● **Exercise brief**: Reproduce only the lines of the material below that start at the line containing "Write the Blender" and stop at the line containing "from mathutils import Matrix, Vector". Keep both end lines.

● **Supplied data**:
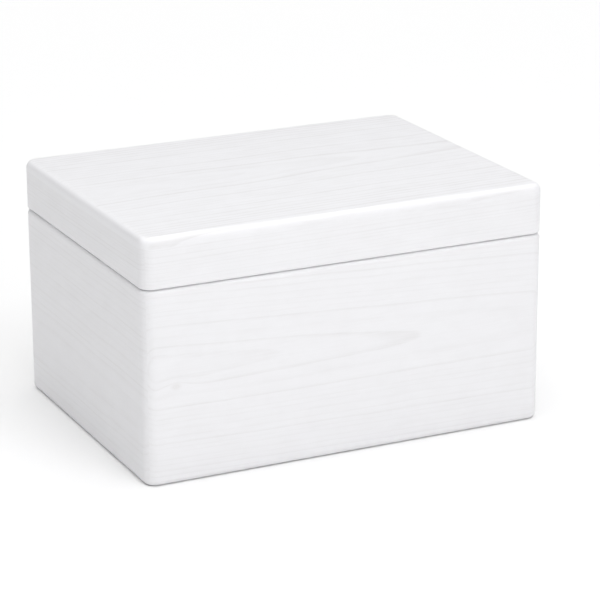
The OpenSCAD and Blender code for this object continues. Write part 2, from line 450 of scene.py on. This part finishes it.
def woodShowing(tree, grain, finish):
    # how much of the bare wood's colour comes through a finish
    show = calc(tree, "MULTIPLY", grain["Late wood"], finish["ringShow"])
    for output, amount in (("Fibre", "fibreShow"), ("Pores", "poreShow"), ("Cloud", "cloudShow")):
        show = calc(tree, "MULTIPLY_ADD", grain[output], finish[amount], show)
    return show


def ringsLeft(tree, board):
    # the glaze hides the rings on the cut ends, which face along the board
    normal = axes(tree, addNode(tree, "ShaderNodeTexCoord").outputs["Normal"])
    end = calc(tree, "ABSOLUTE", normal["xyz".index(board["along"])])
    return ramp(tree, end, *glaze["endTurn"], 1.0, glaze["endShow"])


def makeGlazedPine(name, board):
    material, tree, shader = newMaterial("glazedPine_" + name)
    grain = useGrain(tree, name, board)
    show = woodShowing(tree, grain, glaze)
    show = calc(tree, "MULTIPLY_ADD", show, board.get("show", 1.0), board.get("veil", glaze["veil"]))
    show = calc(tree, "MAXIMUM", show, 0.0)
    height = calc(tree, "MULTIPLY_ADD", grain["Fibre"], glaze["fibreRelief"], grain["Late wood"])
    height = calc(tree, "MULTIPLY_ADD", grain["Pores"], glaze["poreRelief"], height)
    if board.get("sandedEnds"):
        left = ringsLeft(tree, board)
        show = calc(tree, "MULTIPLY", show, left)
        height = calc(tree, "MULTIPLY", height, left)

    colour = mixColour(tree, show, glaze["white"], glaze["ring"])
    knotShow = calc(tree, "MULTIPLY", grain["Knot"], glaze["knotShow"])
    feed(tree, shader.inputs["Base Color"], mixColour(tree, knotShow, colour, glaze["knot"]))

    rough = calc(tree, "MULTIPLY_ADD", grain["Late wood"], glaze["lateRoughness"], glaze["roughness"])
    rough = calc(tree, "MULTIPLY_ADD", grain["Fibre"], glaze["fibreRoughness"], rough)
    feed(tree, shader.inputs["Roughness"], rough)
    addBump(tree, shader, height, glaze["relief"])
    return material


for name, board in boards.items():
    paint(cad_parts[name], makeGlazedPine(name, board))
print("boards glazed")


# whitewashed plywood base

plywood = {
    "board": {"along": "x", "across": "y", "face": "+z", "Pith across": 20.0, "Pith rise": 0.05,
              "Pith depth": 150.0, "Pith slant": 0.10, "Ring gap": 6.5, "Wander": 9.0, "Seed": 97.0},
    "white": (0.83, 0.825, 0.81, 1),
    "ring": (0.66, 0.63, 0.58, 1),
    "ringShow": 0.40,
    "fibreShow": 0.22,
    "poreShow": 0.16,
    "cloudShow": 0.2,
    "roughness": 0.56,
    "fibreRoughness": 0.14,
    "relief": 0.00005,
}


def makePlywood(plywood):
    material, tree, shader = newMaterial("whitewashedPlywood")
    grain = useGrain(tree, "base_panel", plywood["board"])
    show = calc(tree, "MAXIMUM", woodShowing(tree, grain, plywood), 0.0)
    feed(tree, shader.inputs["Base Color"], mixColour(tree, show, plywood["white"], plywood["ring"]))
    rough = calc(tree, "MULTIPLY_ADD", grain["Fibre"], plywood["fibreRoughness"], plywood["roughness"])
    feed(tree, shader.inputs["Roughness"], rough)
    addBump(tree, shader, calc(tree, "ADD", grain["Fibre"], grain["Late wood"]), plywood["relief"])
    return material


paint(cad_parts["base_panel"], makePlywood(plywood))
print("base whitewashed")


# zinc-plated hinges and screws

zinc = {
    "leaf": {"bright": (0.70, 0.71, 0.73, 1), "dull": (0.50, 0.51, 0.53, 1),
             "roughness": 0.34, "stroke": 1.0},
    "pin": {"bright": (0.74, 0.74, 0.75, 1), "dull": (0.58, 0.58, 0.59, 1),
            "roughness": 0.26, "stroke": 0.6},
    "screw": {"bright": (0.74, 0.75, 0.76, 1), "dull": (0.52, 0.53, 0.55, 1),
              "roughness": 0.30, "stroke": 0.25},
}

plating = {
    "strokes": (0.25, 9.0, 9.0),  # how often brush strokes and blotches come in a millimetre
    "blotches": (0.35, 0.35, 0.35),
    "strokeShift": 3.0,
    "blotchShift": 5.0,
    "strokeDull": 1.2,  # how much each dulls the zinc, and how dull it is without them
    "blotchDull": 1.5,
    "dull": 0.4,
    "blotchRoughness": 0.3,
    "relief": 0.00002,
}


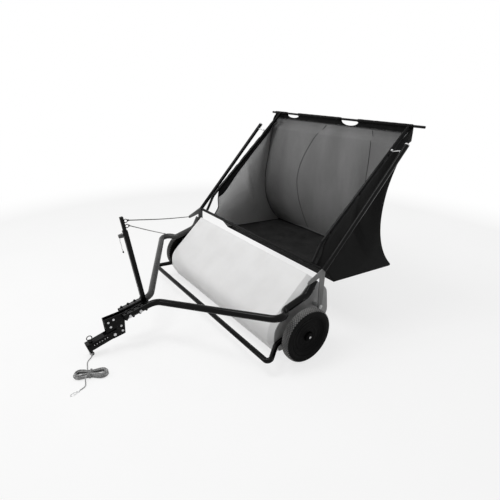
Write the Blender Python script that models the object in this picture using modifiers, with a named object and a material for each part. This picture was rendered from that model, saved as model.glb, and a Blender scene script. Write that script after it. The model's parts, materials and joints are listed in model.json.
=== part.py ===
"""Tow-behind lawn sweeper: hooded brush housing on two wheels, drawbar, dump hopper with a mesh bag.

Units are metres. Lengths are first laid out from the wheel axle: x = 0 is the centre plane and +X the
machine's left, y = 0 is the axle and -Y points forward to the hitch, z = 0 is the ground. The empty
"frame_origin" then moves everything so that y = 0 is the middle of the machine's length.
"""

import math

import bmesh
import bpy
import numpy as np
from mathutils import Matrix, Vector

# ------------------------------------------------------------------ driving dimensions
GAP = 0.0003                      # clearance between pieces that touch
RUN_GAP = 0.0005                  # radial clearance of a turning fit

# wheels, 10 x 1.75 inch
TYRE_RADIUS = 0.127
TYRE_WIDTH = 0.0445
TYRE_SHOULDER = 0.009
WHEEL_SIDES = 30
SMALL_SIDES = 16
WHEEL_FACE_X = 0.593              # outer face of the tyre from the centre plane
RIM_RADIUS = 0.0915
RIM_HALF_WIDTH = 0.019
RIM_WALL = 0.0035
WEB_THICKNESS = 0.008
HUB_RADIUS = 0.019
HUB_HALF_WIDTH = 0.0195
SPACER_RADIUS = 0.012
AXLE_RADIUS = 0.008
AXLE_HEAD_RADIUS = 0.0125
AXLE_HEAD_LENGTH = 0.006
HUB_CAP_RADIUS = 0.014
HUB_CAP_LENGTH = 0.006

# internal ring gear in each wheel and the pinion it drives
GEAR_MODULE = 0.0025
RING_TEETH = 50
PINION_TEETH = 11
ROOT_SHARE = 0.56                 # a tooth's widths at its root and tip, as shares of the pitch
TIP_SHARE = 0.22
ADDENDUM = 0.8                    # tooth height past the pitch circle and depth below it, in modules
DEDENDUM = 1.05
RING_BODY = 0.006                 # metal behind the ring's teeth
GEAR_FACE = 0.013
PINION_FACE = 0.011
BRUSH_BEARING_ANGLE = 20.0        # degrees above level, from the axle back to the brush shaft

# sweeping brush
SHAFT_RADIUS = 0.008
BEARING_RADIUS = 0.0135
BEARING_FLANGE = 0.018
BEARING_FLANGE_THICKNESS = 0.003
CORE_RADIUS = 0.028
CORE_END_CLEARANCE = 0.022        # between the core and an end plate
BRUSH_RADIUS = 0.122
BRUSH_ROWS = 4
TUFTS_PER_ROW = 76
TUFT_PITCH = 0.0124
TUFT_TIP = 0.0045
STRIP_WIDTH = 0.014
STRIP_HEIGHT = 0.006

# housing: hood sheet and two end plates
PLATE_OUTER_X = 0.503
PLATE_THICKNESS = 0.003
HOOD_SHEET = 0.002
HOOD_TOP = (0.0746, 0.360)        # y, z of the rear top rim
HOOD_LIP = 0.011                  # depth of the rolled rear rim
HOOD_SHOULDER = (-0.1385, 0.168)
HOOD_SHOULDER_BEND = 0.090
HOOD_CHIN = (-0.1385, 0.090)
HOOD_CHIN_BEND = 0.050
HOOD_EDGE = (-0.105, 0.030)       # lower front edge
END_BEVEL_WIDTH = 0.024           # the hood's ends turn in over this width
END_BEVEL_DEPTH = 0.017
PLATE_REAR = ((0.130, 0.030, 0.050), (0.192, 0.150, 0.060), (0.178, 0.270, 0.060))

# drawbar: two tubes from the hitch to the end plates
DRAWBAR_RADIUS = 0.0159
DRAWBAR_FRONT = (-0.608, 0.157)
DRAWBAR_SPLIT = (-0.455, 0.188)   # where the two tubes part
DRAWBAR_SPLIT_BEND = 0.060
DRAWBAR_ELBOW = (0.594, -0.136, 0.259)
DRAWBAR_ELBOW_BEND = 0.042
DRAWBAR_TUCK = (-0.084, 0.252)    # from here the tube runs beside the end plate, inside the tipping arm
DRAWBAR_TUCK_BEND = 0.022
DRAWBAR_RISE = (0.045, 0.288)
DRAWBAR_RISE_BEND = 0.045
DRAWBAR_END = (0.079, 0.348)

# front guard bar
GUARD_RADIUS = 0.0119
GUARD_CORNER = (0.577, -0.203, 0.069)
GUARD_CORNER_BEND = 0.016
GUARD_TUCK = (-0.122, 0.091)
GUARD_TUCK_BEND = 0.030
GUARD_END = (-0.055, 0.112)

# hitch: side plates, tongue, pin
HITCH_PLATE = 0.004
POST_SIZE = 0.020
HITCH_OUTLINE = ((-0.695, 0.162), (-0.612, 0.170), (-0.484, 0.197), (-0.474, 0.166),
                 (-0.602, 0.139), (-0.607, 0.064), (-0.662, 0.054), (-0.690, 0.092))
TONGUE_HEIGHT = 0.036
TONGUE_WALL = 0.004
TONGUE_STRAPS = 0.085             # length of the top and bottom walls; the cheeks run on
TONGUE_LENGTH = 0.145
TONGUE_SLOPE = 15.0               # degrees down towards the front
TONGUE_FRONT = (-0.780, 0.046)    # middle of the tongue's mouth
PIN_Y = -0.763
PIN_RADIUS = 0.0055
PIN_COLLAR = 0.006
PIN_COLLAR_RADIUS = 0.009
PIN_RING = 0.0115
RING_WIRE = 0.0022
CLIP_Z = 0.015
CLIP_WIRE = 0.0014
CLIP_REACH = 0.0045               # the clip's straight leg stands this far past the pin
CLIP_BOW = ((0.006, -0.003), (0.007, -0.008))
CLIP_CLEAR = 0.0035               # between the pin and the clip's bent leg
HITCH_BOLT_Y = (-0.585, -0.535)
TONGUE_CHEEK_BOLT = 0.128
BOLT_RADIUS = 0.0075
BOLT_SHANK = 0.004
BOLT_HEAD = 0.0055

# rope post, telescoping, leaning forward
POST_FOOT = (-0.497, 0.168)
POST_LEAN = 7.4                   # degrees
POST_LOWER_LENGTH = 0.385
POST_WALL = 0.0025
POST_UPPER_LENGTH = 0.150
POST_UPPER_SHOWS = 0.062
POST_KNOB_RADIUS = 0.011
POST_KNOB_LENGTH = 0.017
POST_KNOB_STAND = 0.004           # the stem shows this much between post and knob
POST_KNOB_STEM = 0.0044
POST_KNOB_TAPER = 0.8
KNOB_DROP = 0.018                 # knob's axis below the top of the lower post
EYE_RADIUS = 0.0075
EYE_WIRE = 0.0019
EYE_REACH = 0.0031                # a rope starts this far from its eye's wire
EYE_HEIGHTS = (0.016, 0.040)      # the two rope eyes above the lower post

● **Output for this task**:
Write the Blender Python script that models the object in this picture using modifiers, with a named object and a material for each part. This picture was rendered from that model, saved as model.glb, and a Blender scene script. Write that script after it. The model's parts, materials and joints are listed in model.json.
=== part.py ===
"""Tow-behind lawn sweeper: hooded brush housing on two wheels, drawbar, dump hopper with a mesh bag.

Units are metres. Lengths are first laid out from the wheel axle: x = 0 is the centre plane and +X the
machine's left, y = 0 is the axle and -Y points forward to the hitch, z = 0 is the ground. The empty
"frame_origin" then moves everything so that y = 0 is the middle of the machine's length.
"""

import math

import bmesh
import bpy
import numpy as np
from mathutils import Matrix, Vector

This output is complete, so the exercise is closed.